Can you restate the records below word for word?

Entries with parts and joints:
--------

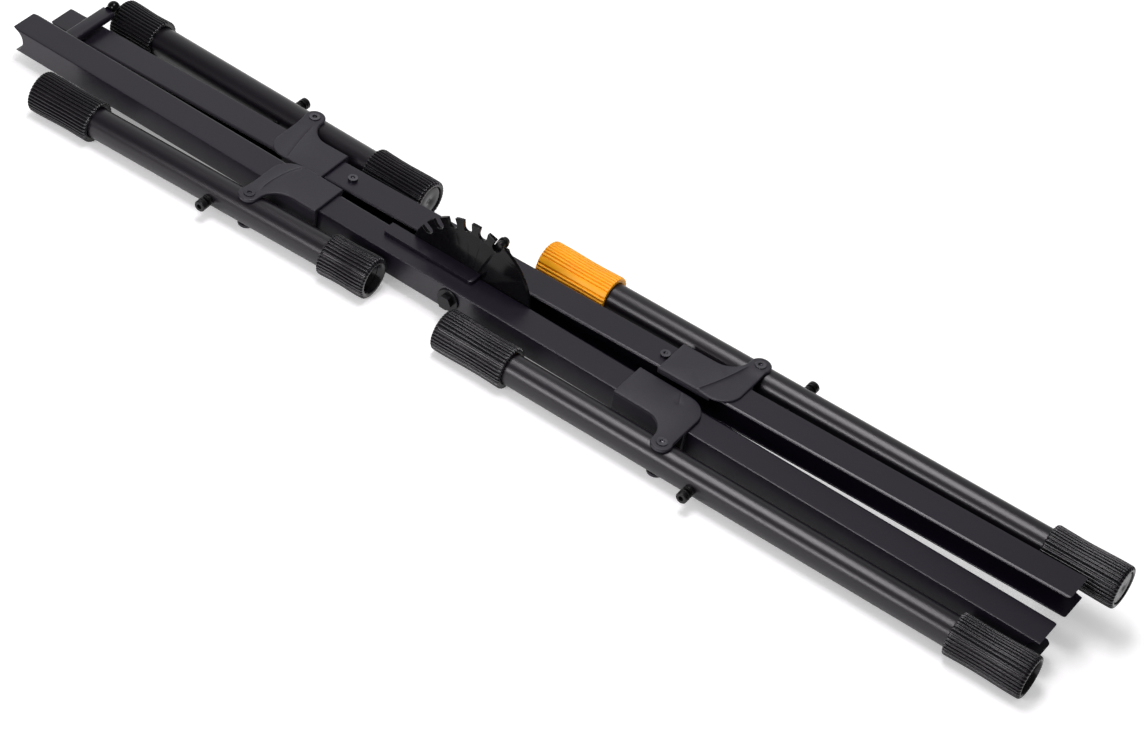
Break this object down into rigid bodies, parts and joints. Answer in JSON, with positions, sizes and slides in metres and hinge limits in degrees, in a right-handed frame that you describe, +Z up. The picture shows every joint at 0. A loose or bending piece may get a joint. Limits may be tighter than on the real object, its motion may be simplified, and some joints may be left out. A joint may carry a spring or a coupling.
{
  "type": "keyboard stand",
  "caption": "Folding X-type keyboard stand, folded flat: two crossed channel beams on one pivot, sliding carriages with swivelling tube arms and legs, and ribbed rubber end caps.",
  "frame": {"origin": "middle of the bounding box's base: the floor that the folded stand lies on", "axes": "+X along the folded beams towards the legs' outer ends, +Y across from the near beam to the far beam, +Z up from the floor"},
  "size_m": [0.9867, 0.1654, 0.0814],
  "materials": {
    "beam_powder_coat": "satin charcoal powder coat",
    "tube_paint": "satin black paint",
    "moulded_nylon": "fine-grained moulded nylon",
    "black_rubber": "ribbed black rubber",
    "yellow_rubber": "ribbed yellow rubber",
    "gloss_black_steel": "gloss black paint",
    "zinc_steel": "zinc plate",
    "black_oxide_steel": "black oxide steel"
  },
  "bodies": {
    "near_side": {"near_beam": "beam_powder_coat", "notch_plate": "gloss_black_steel", "plate_foot": "gloss_black_steel", "pivot_bolt": "black_oxide_steel", "pivot_nut": "black_oxide_steel", "pivot_washers": "black_oxide_steel", "near_bush": "zinc_steel", "thrust_washer": "zinc_steel", "fold_bar": "gloss_black_steel", "fold_ball": "gloss_black_steel"},
    "far_side": {"far_beam": "beam_powder_coat", "far_bush": "zinc_steel", "guide_pin": "zinc_steel", "stop_screws": "zinc_steel"},
    "lock": {"lock_slide": "gloss_black_steel", "lock_pin": "zinc_steel"},
    "near_arm_carriage": {"near_arm_carriage": "moulded_nylon", "near_arm_screw": "zinc_steel", "near_arm_nut": "black_oxide_steel"},
    "near_arm_tube": {"near_arm_tube": "tube_paint", "near_arm_outer_cap": "black_rubber", "near_arm_inner_cap": "black_rubber", "near_arm_pin_bush": "black_oxide_steel", "near_arm_pin_spring": "zinc_steel"},
    "near_arm_pin": {"near_arm_pull_pin": "black_oxide_steel"},
    "far_arm_carriage": {"far_arm_carriage": "moulded_nylon", "far_arm_screw": "zinc_steel", "far_arm_nut": "black_oxide_steel"},
    "far_arm_tube": {"far_arm_tube": "tube_paint", "far_arm_outer_cap": "black_rubber", "far_arm_inner_cap": "black_rubber", "far_arm_pin_bush": "black_oxide_steel", "far_arm_pin_spring": "zinc_steel"},
    "far_arm_pin": {"far_arm_pull_pin": "black_oxide_steel"},
    "near_leg_carriage": {"near_leg_carriage": "moulded_nylon", "near_leg_screw": "zinc_steel", "near_leg_nut": "black_oxide_steel"},
    "near_leg_tube": {"near_leg_tube": "tube_paint", "near_leg_outer_cap": "black_rubber", "near_leg_inner_cap": "black_rubber", "near_leg_pin_bush": "black_oxide_steel", "near_leg_pin_spring": "zinc_steel"},
    "near_leg_pin": {"near_leg_pull_pin": "black_oxide_steel"},
    "far_leg_carriage": {"far_leg_carriage": "moulded_nylon", "far_leg_screw": "zinc_steel", "far_leg_nut": "black_oxide_steel"},
    "far_leg_tube": {"far_leg_tube": "tube_paint", "far_leg_outer_cap": "black_rubber", "far_leg_pin_bush": "black_oxide_steel", "far_leg_pin_spring": "zinc_steel"},
    "far_leg_pin": {"far_leg_pull_pin": "black_oxide_steel"},
    "leveler": {"leveling_cap": "yellow_rubber"}
  },
  "joints": [
    {"name": "scissor", "type": "hinge", "parent": "near_side", "child": "far_side", "pos_m": [-0.05235, -0.00056, 0.02543], "axis": [-0.0001, -0.9952, -0.0981], "range_deg": [0, 79]},
    {"name": "lock_slide", "type": "slide", "parent": "far_side", "child": "lock", "axis": [-0.0001, -0.9952, -0.0981], "range_m": [0, 0.0034]},
    {"name": "near_arm_slide", "type": "slide", "parent": "near_side", "child": "near_arm_carriage", "axis": [-1, 0, 0.0012], "range_m": [0, 0.2645]},
    {"name": "near_arm_swing", "type": "hinge", "parent": "near_arm_carriage", "child": "near_arm_tube", "pos_m": [-0.22886, -0.05668, 0.01799], "axis": [0.0012, -0.0981, 0.9952], "range_deg": [-2.1, 0.9]},
    {"name": "near_arm_pull", "type": "slide", "parent": "near_arm_tube", "child": "near_arm_pin", "axis": [0.0365, -0.9945, -0.0981], "range_m": [0, 0.006], "stiffness_N_per_m": 300, "springref_m": -0.004},
    {"name": "far_arm_slide", "type": "slide", "parent": "far_side", "child": "far_arm_carriage", "axis": [-0.9995, 0.0031, -0.0301], "range_m": [0, 0.234]},
    {"name": "far_arm_swing", "type": "hinge", "parent": "far_arm_carriage", "child": "far_arm_tube", "pos_m": [-0.25319, 0.05659, 0.02284], "axis": [0.0303, 0.098, -0.9947], "range_deg": [-2.1, 0.9]},
    {"name": "far_arm_pull", "type": "slide", "parent": "far_arm_tube", "child": "far_arm_pin", "axis": [0.0367, 0.9944, 0.0991], "range_m": [0, 0.006], "stiffness_N_per_m": 300, "springref_m": -0.004},
    {"name": "near_leg_slide", "type": "slide", "parent": "near_side", "child": "near_leg_carriage", "axis": [1, 0, -0.0012], "range_m": [0, 0.311]},
    {"name": "near_leg_swing", "type": "hinge", "parent": "near_leg_carriage", "child": "near_leg_tube", "pos_m": [0.16064, -0.05668, 0.01754], "axis": [-0.0012, 0.0981, -0.9952], "range_deg": [-0.5, 2]},
    {"name": "near_leg_pull", "type": "slide", "parent": "near_leg_tube", "child": "near_leg_pin", "axis": [0.0104, -0.9951, -0.0981], "range_m": [0, 0.006], "stiffness_N_per_m": 300, "springref_m": -0.004},
    {"name": "far_leg_slide", "type": "slide", "parent": "far_side", "child": "far_leg_carriage", "axis": [0.9995, -0.0031, 0.0301], "range_m": [0, 0.298]},
    {"name": "far_leg_swing", "type": "hinge", "parent": "far_leg_carriage", "child": "far_leg_tube", "pos_m": [0.17361, 0.05528, 0.03569], "axis": [-0.0303, -0.098, 0.9947], "range_deg": [-0.5, 2]},
    {"name": "far_leg_pull", "type": "slide", "parent": "far_leg_tube", "child": "far_leg_pin", "axis": [0.0106, 0.9951, 0.0984], "range_m": [0, 0.006], "stiffness_N_per_m": 300, "springref_m": -0.004},
    {"name": "leveler_turn", "type": "hinge", "parent": "far_leg_tube", "child": "leveler", "pos_m": [0.17361, 0.05528, 0.03569], "axis": [0.9995, -0.0135, 0.0291], "continuous": true}
  ]
}
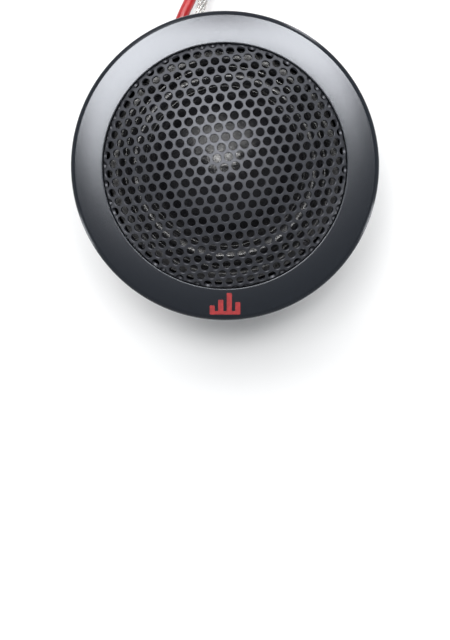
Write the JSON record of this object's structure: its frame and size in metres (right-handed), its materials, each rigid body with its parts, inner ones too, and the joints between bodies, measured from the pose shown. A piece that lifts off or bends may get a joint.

--------

Reply to the task:
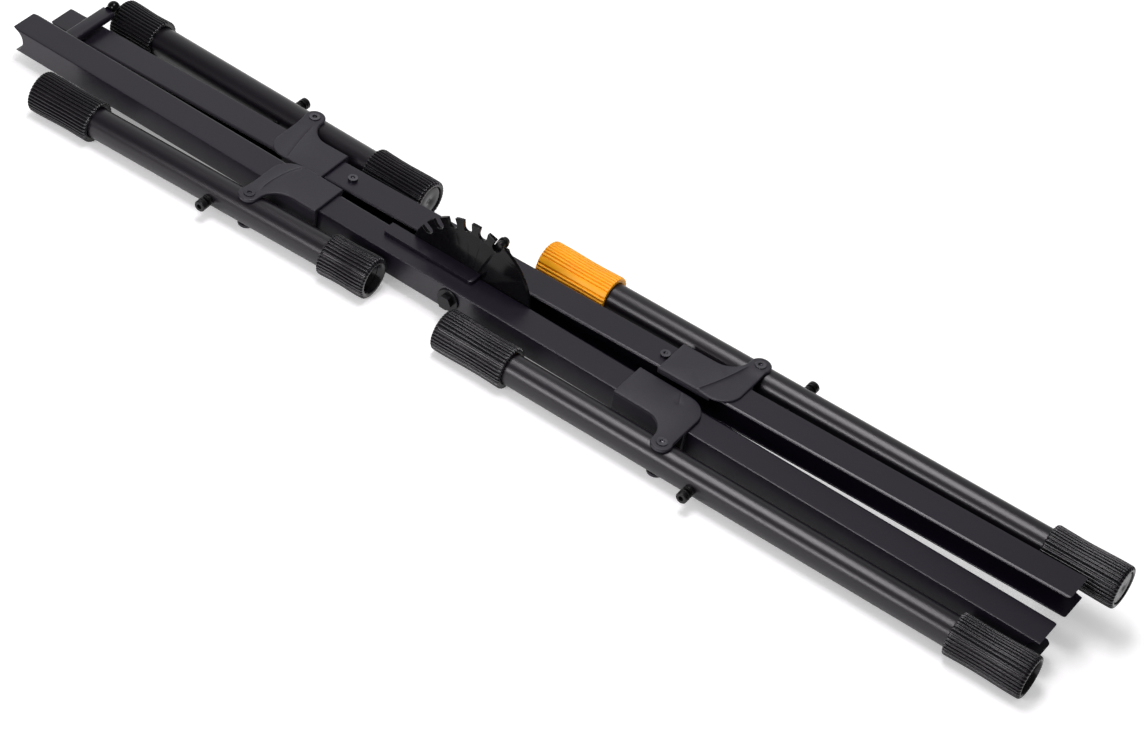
Break this object down into rigid bodies, parts and joints. Answer in JSON, with positions, sizes and slides in metres and hinge limits in degrees, in a right-handed frame that you describe, +Z up. The picture shows every joint at 0. A loose or bending piece may get a joint. Limits may be tighter than on the real object, its motion may be simplified, and some joints may be left out. A joint may carry a spring or a coupling.
{
  "type": "keyboard stand",
  "caption": "Folding X-type keyboard stand, folded flat: two crossed channel beams on one pivot, sliding carriages with swivelling tube arms and legs, and ribbed rubber end caps.",
  "frame": {"origin": "middle of the bounding box's base: the floor that the folded stand lies on", "axes": "+X along the folded beams towards the legs' outer ends, +Y across from the near beam to the far beam, +Z up from the floor"},
  "size_m": [0.9867, 0.1654, 0.0814],
  "materials": {
    "beam_powder_coat": "satin charcoal powder coat",
    "tube_paint": "satin black paint",
    "moulded_nylon": "fine-grained moulded nylon",
    "black_rubber": "ribbed black rubber",
    "yellow_rubber": "ribbed yellow rubber",
    "gloss_black_steel": "gloss black paint",
    "zinc_steel": "zinc plate",
    "black_oxide_steel": "black oxide steel"
  },
  "bodies": {
    "near_side": {"near_beam": "beam_powder_coat", "notch_plate": "gloss_black_steel", "plate_foot": "gloss_black_steel", "pivot_bolt": "black_oxide_steel", "pivot_nut": "black_oxide_steel", "pivot_washers": "black_oxide_steel", "near_bush": "zinc_steel", "thrust_washer": "zinc_steel", "fold_bar": "gloss_black_steel", "fold_ball": "gloss_black_steel"},
    "far_side": {"far_beam": "beam_powder_coat", "far_bush": "zinc_steel", "guide_pin": "zinc_steel", "stop_screws": "zinc_steel"},
    "lock": {"lock_slide": "gloss_black_steel", "lock_pin": "zinc_steel"},
    "near_arm_carriage": {"near_arm_carriage": "moulded_nylon", "near_arm_screw": "zinc_steel", "near_arm_nut": "black_oxide_steel"},
    "near_arm_tube": {"near_arm_tube": "tube_paint", "near_arm_outer_cap": "black_rubber", "near_arm_inner_cap": "black_rubber", "near_arm_pin_bush": "black_oxide_steel", "near_arm_pin_spring": "zinc_steel"},
    "near_arm_pin": {"near_arm_pull_pin": "black_oxide_steel"},
    "far_arm_carriage": {"far_arm_carriage": "moulded_nylon", "far_arm_screw": "zinc_steel", "far_arm_nut": "black_oxide_steel"},
    "far_arm_tube": {"far_arm_tube": "tube_paint", "far_arm_outer_cap": "black_rubber", "far_arm_inner_cap": "black_rubber", "far_arm_pin_bush": "black_oxide_steel", "far_arm_pin_spring": "zinc_steel"},
    "far_arm_pin": {"far_arm_pull_pin": "black_oxide_steel"},
    "near_leg_carriage": {"near_leg_carriage": "moulded_nylon", "near_leg_screw": "zinc_steel", "near_leg_nut": "black_oxide_steel"},
    "near_leg_tube": {"near_leg_tube": "tube_paint", "near_leg_outer_cap": "black_rubber", "near_leg_inner_cap": "black_rubber", "near_leg_pin_bush": "black_oxide_steel", "near_leg_pin_spring": "zinc_steel"},
    "near_leg_pin": {"near_leg_pull_pin": "black_oxide_steel"},
    "far_leg_carriage": {"far_leg_carriage": "moulded_nylon", "far_leg_screw": "zinc_steel", "far_leg_nut": "black_oxide_steel"},
    "far_leg_tube": {"far_leg_tube": "tube_paint", "far_leg_outer_cap": "black_rubber", "far_leg_pin_bush": "black_oxide_steel", "far_leg_pin_spring": "zinc_steel"},
    "far_leg_pin": {"far_leg_pull_pin": "black_oxide_steel"},
    "leveler": {"leveling_cap": "yellow_rubber"}
  },
  "joints": [
    {"name": "scissor", "type": "hinge", "parent": "near_side", "child": "far_side", "pos_m": [-0.05235, -0.00056, 0.02543], "axis": [-0.0001, -0.9952, -0.0981], "range_deg": [0, 79]},
    {"name": "lock_slide", "type": "slide", "parent": "far_side", "child": "lock", "axis": [-0.0001, -0.9952, -0.0981], "range_m": [0, 0.0034]},
    {"name": "near_arm_slide", "type": "slide", "parent": "near_side", "child": "near_arm_carriage", "axis": [-1, 0, 0.0012], "range_m": [0, 0.2645]},
    {"name": "near_arm_swing", "type": "hinge", "parent": "near_arm_carriage", "child": "near_arm_tube", "pos_m": [-0.22886, -0.05668, 0.01799], "axis": [0.0012, -0.0981, 0.9952], "range_deg": [-2.1, 0.9]},
    {"name": "near_arm_pull", "type": "slide", "parent": "near_arm_tube", "child": "near_arm_pin", "axis": [0.0365, -0.9945, -0.0981], "range_m": [0, 0.006], "stiffness_N_per_m": 300, "springref_m": -0.004},
    {"name": "far_arm_slide", "type": "slide", "parent": "far_side", "child": "far_arm_carriage", "axis": [-0.9995, 0.0031, -0.0301], "range_m": [0, 0.234]},
    {"name": "far_arm_swing", "type": "hinge", "parent": "far_arm_carriage", "child": "far_arm_tube", "pos_m": [-0.25319, 0.05659, 0.02284], "axis": [0.0303, 0.098, -0.9947], "range_deg": [-2.1, 0.9]},
    {"name": "far_arm_pull", "type": "slide", "parent": "far_arm_tube", "child": "far_arm_pin", "axis": [0.0367, 0.9944, 0.0991], "range_m": [0, 0.006], "stiffness_N_per_m": 300, "springref_m": -0.004},
    {"name": "near_leg_slide", "type": "slide", "parent": "near_side", "child": "near_leg_carriage", "axis": [1, 0, -0.0012], "range_m": [0, 0.311]},
    {"name": "near_leg_swing", "type": "hinge", "parent": "near_leg_carriage", "child": "near_leg_tube", "pos_m": [0.16064, -0.05668, 0.01754], "axis": [-0.0012, 0.0981, -0.9952], "range_deg": [-0.5, 2]},
    {"name": "near_leg_pull", "type": "slide", "parent": "near_leg_tube", "child": "near_leg_pin", "axis": [0.0104, -0.9951, -0.0981], "range_m": [0, 0.006], "stiffness_N_per_m": 300, "springref_m": -0.004},
    {"name": "far_leg_slide", "type": "slide", "parent": "far_side", "child": "far_leg_carriage", "axis": [0.9995, -0.0031, 0.0301], "range_m": [0, 0.298]},
    {"name": "far_leg_swing", "type": "hinge", "parent": "far_leg_carriage", "child": "far_leg_tube", "pos_m": [0.17361, 0.05528, 0.03569], "axis": [-0.0303, -0.098, 0.9947], "range_deg": [-0.5, 2]},
    {"name": "far_leg_pull", "type": "slide", "parent": "far_leg_tube", "child": "far_leg_pin", "axis": [0.0106, 0.9951, 0.0984], "range_m": [0, 0.006], "stiffness_N_per_m": 300, "springref_m": -0.004},
    {"name": "leveler_turn", "type": "hinge", "parent": "far_leg_tube", "child": "leveler", "pos_m": [0.17361, 0.05528, 0.03569], "axis": [0.9995, -0.0135, 0.0291], "continuous": true}
  ]
}
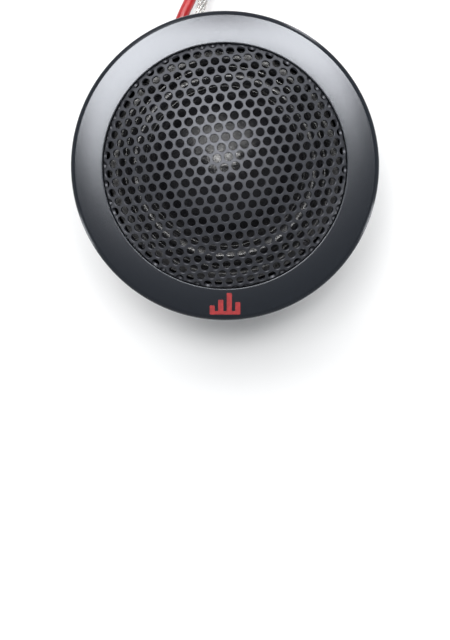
Write the JSON record of this object's structure: its frame and size in metres (right-handed), its materials, each rigid body with its parts, inner ones too, and the joints between bodies, measured from the pose shown. A piece that lifts off or bends may get a joint.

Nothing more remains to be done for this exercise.